The same goes for my wife and our kid. We recently took a vacation together and spent a few thousand dollars on that trip. I was not anxious about it. I did not mentally audit every bill. I had earned it, we had earned it, and I could be completely present for it. That quality of presence is what money quietly enables, and most personal finance writing does not talk about it enough.
As I wrote in my money philosophy post, the goal was never retirement. It was always optionality. The freedom to choose how you spend your time and who you spend it with.
Get Done With the Money Problem. Then Go Live.
Solve the money problem as early as you can, so you can spend the rest of your life on everything that actually matters.
The people who get there early are not always the highest earners. They are the most deliberate ones. They track. They invest without stopping. They avoid the big mistakes. They do not wait until retirement age to ask what freedom actually means to them. If you want to see how the milestones stack up visually, the net worth chart I built maps every $100,000 increment with the market context behind it.
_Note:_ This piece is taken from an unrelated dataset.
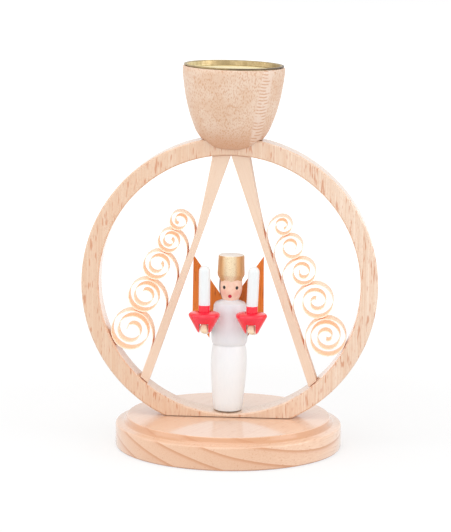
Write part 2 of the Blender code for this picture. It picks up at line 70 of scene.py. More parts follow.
class Graph:
    """Short calls that add nodes to one node tree and link them."""

    def __init__(self, tree: Tree) -> None:
        self.tree = tree

    def node(self, kind: str, inputs: dict[Any, Any] | None = None,
             **settings: Any) -> bpy.types.Node:
        """Adds a node.

        Args:
            kind: the node's type name.
            inputs: socket name or index to a value, or to a socket that is linked to it.
            settings: properties of the node.

        Returns:
            The new node.
        """
        node = self.tree.nodes.new(kind)
        for name, value in settings.items():
            setattr(node, name, value)
        for key, value in (inputs or {}).items():
            if isinstance(value, Socket):
                self.tree.links.new(value, node.inputs[key])
            else:
                node.inputs[key].default_value = value
        return node

    def math(self, operation: str, first: Any, second: Any = 0.0, third: Any = 0.0,
             clamp: bool = False) -> Socket:
        """Adds a Math node and returns its result."""
        inputs = {0: first, 1: second, 2: third}
        return self.node("ShaderNodeMath", inputs, operation=operation, use_clamp=clamp).outputs[0]

    def times(self, first: Any, second: Any) -> Socket:
        """Multiplies two numbers."""
        return self.math("MULTIPLY", first, second)

    def minus(self, first: Any, second: Any) -> Socket:
        """Subtracts the second number from the first."""
        return self.math("SUBTRACT", first, second)

    def linear(self, value: Any, factor: Any, offset: Any) -> Socket:
        """Multiplies a number and adds an offset."""
        return self.math("MULTIPLY_ADD", value, factor, offset)

    def vector(self, operation: str, first: Any, second: Any = (0.0, 0.0, 0.0)) -> Socket:
        """Adds a Vector Math node and returns its vector, or the number it gives instead."""
        node = self.node("ShaderNodeVectorMath", {0: first, 1: second}, operation=operation)
        return node.outputs["Value" if operation in ("DOT_PRODUCT", "LENGTH") else "Vector"]

    def stretch(self, vector: Any, factors: Triple) -> Socket:
        """Multiplies a vector by its own factor along each axis."""
        return self.vector("MULTIPLY", vector, factors)

    def split(self, vector: Any) -> tuple[Socket, Socket, Socket]:
        """Splits a vector into its X, Y and Z sockets."""
        node = self.node("ShaderNodeSeparateXYZ", {0: vector})
        return node.outputs[0], node.outputs[1], node.outputs[2]

    def join(self, x: Any, y: Any, z: Any) -> Socket:
        """Joins three numbers into a vector."""
        return self.node("ShaderNodeCombineXYZ", {0: x, 1: y, 2: z}).outputs[0]

    def step(self, value: Any, low: float, high: float) -> Socket:
        """Goes smoothly from 0 at low to 1 at high, which may also lie below low."""
        inputs = {"Value": value, "From Min": low, "From Max": high}
        return self.node("ShaderNodeMapRange", inputs, interpolation_type="SMOOTHSTEP").outputs[0]

    def band(self, value: Any, rise: Pair, fall: Pair) -> Socket:
        """Gives 1 between a rise and a fall, each from its 0 end to its 1 end."""
        return self.times(self.step(value, *rise), self.step(value, *fall))

    def span(self, value: Any, source: Pair, target: Pair) -> Socket:
        """Maps a value linearly from one range to another."""
        inputs = {"Value": value, "From Min": source[0], "From Max": source[1],
                  "To Min": target[0], "To Max": target[1]}
        return self.node("ShaderNodeMapRange", inputs).outputs[0]

    def mix(self, factor: Any, first: Any, second: Any, blend: str = "MIX") -> Socket:
        """Mixes two colours and returns the result."""
        inputs = {0: factor, 6: first, 7: second}
        return self.node("ShaderNodeMix", inputs, data_type="RGBA", blend_type=blend).outputs[2]

    def lay(self, colour: Any, tint: Any, mask: Any, strength: Any) -> Socket:
        """Lays a tint over a colour where a mask says, at some strength."""
        return self.mix(self.times(mask, strength), colour, tint)

    def noise(self, vector: Any, scale: float = 1.0, detail: float = 2.0,
              roughness: float = 0.5) -> Socket:
        """Adds a Noise Texture and returns its value."""
        inputs = {"Vector": vector, "Scale": scale, "Detail": detail, "Roughness": roughness}
        return self.node("ShaderNodeTexNoise", inputs).outputs[0]

    def swing(self, vector: Any, scale: float, detail: float) -> Socket:
        """Adds noise that swings round zero."""
        return self.minus(self.noise(vector, scale, detail), 0.5)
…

One million dollars is not the destination. It is the mechanism that opens the door. And once that door is open, you do not owe anyone an explanation for how you choose to spend your day.
Start Before You Feel Ready
If you are on an H1B, L1, or F1 visa and reading this while managing visa uncertainty, an education loan, and a job you are still figuring out, I understand exactly where you are. I was there in 2019. The gap between where you are and where you want to be is real. It is also finite.
Start tracking now. Start investing, even small amounts. Let compounding do the work that hustle alone cannot. Six years is not a lifetime. It is a plan.